В ведении думы находился вопрос поощрения наиболее уважаемых горожан. С 1866 по 1917 год звание почетного гражданина города Москвы получили всего 12 человек! Видно, что звучным поощрением не разбрасывались и берегли его для особых случаев. Первым звание почетного гражданина получает князь А. А. Щербатов, городской голова в 1863–1869 годах. Он содействовал открытию Второй Градской больницы, учреждению специальных именных стипендий в Московском университете. Следующим почетным гражданином стал Осип Комиссаров, крестьянин Костромской губернии, спасший Александра II от каракозовского выстрела. Кроме того, Комиссаров за свой подвиг был удостоен шпаги от московского дворянства и членства в Английском клубе. Третьим почетным гражданином довелось стать американскому гражданину, чиновнику морского ведомства США Г. В. Фоксу, прибывшему в город с иностранной делегацией в апреле 1866 года. Его заслуги перед Москвой более чем сомнительны, так что в данном случае дарование звания носило скорее дипломатический характер. Дальше следовала череда присвоений тем россиянам, которые, несомненно, сделали для Москвы немало – князю В. А. Долгорукову в 1875 году, хирургу Н. И. Пирогову в 1881 году, Б. Н. Чичерину в 1883 году, П. М. Третьякову в 1896 году, благотворителям В.А. и А. А. Бахрушиным в 1900 году, князю В. М. Голицыну в 1905 году. Звание почетного гражданина Москвы на закате старой России, в 1916 году, даровали послу Дж. Бьюкенену «в ознаменование дружеских симпатий к великой и славной Британской нации и в дань глубокого почтения к гостю, отдавшему все силы делу сближения русского и английского народов».

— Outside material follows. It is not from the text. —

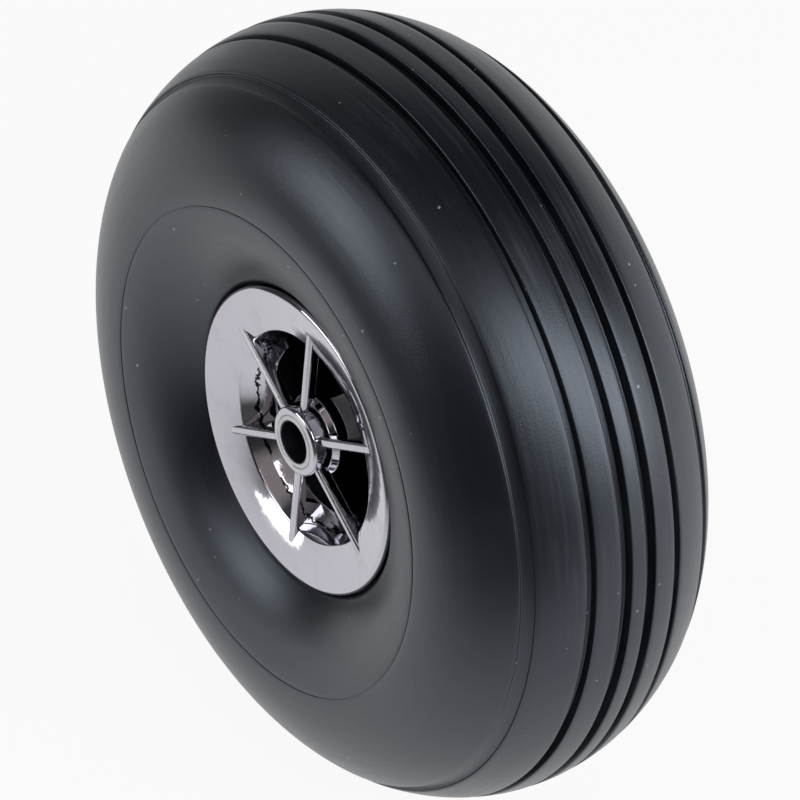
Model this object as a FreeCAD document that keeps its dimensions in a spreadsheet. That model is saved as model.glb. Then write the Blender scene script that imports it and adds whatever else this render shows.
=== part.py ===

В советских книгах выборные органы дореволюционной Москвы было принято ругать. Ее называли «хронически болтливой и бездеятельной». Как водится, городская дума имела многие грешки – гласные часто отвлекались на возвышенные и абстрактные темы, а насущные вопросы городского хозяйства в комиссиях решались десятилетиями.
«Что сделала городская дума за 1911 год? Куплена Ноевская дача для летних прогулок москвичей. Под влиянием холерной эпидемии начаты серьезные работы по оздоровлению Хитрова рынка… Издано правило, чтобы дамы, садясь в трамвай, надевали безопасные наконечники на свои шляпные булавки». Подобные решения с высоты наших дней кажутся мелочными, но за пятьдесят лет, с пореформенной эпохи до Мировой войны, московское самоуправление проделало внушительный путь. Небо и земля, как принято говорить.
Кроме того, окрепшие в баталиях москвичи основательно подготовились для отстаивания своих интересов в стенах Государственной думы. Тогда точно так же метались между реакцией и революцией, ждали «молодой шпаны» из представителей следующего поколения и наступали на грабли. В начале XX века наступление эры конституционной монархии в России многим казалось чудом; первое непоротое (что очень важно) поколение, воспитанное в университетах, земствах и «чернильных» учреждениях, готовилось броситься в политические споры. «Мы делали глупости, мы ошибались. Мы забывали об извечных недостатках человеческого общества, мы все беды взваливали на самодержавие, а об его исторических заслугах совершенно забывали… Но цели, которые мы себе ставили, были правильно намечены. Если бы Россия вовремя получила народное представительство и социальные реформы, не только Россия, но и вся Европа не пережили трагедии – свидетелями и жертвами которой мы стали…» – писала впоследствии Ариадна Тыркова-Вильямс.
В стенах первого парламента сошлись крестьяне и казаки, дворяне и профессора, жители Прибалтики, Закавказья и Средней Азии, наглядно представлявшие сложное устройство той, ушедшей России. А. А. Кизеветтер писал: «Один больной генерал велел на носилках нести себя к урне, чтобы подать свой бюллетень. Была такая сцена. Приходит в вестибюль городской думы пожилой господин. Кучка подростков бросается к нему, предлагая партийные бюллетени. «Да неужто вы думаете, – говорит он, – что у меня еще не приготовлен свой бюллетень? Ведь я всю жизнь мечтал об этом дне, мечтал дожить до него». Таково было настроение многих».